The KMD4EOSC project presented at SC25 in St. Louis

The KMD4EOSC project presented at SC25 in St. Louis

The KMD4EOSC project is the fourth project in the National Data Warehouse series, aimed at building and providing access to data infrastructure and services and applications integrated with the infrastructure for storing, sharing and processing data, including in particular – in the current edition of the project – for calculations in AI models, powering AI models, supporting learning and inference processes.

The infrastructure and services are being developed and implemented jointly by PCSS (coordination) and five KDM centers (TASK, NCBJ WCSS, Cyfronet, ICM) and five MAN centers (PCz/CzestMAN, BIAMAN, LodMAN, PŚk/KielMAN, UZ/ZielMAN). The fourth edition of the project aims to support the scientific community in Poland in collecting, securing, and sharing research data, ensuring the openness of scientific data, including compliance of open data repositories with the EOSC. The project’s main products include repository services for open scientific data, along with tools supporting the implementation of data opening processes in accordance with FAIR principles, as well as services integrating data repositories with the computing infrastructure.

This is one of the key topics presented at SC25, and it is especially relevant to mention in the context of PIONIER, as these activities are being implemented by five HPC centres and five MANs, all of which are members of the PIONIER Consortium.

KMD4EOSC is building a comprehensive solution for storing and accessing data used in artificial intelligence processes. The developed hardware infrastructure will be made available to users in the form of an intuitive platform. Using this platform, researchers will be able to leverage both shared data storage solutions and computing centers to develop their own AI models or utilize tools and models available in the catalog. In the area of artificial intelligence, the KMD4EOSC project places a strong emphasis on generative AI solutions, including large language models (LLMs). The platform will provide, among other things, an environment enabling users to apply large language models for in-depth analysis and advanced knowledge extraction from research datasets—both public and private—which they can then securely and personalizedly feed into available tools. This environment will significantly support the scientific community in conducting and optimizing research and managing resources.

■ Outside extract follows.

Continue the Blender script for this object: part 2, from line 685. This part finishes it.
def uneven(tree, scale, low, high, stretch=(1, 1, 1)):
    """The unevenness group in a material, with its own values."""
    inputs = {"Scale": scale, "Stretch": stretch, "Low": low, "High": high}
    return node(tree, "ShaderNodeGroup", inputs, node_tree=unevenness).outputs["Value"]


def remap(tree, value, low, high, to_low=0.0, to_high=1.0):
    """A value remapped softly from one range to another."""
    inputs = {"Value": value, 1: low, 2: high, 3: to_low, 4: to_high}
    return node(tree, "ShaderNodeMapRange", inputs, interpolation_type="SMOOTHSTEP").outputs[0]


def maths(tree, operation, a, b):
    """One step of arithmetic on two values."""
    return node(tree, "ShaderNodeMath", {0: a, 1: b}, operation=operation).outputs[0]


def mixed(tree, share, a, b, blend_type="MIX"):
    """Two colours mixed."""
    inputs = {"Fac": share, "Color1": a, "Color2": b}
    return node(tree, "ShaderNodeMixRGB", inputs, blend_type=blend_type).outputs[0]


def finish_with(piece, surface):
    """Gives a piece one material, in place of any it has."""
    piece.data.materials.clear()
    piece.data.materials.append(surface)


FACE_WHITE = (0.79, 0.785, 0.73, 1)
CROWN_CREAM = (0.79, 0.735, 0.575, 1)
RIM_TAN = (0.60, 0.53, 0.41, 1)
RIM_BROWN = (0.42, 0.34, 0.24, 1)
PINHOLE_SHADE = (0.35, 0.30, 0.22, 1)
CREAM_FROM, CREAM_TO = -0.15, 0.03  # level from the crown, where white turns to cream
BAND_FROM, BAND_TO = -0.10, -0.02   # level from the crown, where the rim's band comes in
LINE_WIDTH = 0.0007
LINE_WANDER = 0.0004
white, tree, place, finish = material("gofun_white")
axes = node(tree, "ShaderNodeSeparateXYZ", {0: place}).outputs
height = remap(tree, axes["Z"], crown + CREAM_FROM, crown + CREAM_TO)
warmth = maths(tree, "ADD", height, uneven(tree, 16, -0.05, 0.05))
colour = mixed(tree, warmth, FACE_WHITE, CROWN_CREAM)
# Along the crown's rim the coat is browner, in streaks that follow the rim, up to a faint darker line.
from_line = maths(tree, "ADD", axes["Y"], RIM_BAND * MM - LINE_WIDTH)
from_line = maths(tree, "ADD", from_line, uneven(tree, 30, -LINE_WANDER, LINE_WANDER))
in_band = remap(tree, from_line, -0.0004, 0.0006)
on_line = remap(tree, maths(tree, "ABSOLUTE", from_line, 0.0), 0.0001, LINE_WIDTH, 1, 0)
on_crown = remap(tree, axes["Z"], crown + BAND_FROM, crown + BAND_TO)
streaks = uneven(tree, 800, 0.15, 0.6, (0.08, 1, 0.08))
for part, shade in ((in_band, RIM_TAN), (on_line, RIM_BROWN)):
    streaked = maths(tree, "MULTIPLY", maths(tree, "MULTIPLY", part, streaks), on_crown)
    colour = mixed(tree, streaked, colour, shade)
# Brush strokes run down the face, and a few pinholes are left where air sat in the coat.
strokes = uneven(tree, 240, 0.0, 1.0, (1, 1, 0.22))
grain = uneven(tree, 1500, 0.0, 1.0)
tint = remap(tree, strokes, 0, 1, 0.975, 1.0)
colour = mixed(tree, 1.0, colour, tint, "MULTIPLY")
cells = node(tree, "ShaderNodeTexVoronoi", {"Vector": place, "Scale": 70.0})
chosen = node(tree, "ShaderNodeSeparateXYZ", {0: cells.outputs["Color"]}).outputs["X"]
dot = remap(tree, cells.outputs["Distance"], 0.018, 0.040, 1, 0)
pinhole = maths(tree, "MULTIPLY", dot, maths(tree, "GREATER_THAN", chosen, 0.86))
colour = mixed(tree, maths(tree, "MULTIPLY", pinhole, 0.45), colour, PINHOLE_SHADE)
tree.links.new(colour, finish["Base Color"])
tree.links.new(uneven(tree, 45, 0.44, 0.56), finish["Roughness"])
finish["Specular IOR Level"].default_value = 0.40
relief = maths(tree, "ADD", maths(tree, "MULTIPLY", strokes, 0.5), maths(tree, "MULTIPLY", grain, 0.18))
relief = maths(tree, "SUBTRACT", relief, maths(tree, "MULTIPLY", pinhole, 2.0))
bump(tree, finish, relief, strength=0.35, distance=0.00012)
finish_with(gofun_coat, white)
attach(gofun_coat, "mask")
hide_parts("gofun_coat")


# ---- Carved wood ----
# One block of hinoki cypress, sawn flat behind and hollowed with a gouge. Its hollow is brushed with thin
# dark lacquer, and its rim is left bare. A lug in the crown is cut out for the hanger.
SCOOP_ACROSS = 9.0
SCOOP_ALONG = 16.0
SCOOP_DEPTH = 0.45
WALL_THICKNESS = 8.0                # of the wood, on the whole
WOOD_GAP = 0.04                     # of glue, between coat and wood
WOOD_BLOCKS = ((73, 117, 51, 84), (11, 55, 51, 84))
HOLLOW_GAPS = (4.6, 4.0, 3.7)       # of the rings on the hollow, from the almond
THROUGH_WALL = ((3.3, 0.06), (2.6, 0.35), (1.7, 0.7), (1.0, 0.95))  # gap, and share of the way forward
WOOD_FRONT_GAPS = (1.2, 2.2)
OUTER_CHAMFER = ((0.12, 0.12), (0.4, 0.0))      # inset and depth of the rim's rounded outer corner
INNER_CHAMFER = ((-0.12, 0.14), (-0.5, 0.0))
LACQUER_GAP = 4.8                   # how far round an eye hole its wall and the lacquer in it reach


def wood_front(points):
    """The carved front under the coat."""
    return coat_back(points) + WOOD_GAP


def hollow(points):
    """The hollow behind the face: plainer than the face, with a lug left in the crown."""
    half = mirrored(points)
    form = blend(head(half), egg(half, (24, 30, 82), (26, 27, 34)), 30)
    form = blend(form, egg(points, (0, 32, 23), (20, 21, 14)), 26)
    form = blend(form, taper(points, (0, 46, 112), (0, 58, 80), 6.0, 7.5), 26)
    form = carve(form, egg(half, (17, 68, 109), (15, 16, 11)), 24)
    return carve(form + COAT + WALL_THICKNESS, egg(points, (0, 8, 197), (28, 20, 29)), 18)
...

The project is being conducted in accordance with the Polish Artificial Intelligence Development Policy until 2030, developed by the Ministry of Digital Affairs. Thanks to integration with the European Open Science Cloud (EOSC), it also meets the objectives of the Open Access Policy to publicly funded research data, established by the Ministry of Science and Higher Education. Services and applications integrated in the KMD4EOSC infrastructure also address the requirements of the Ministry of Economy’s policy regarding AI in Poland, in particular those regarding high-quality data necessary to build advanced AI models based on scientific datasets generated in Poland.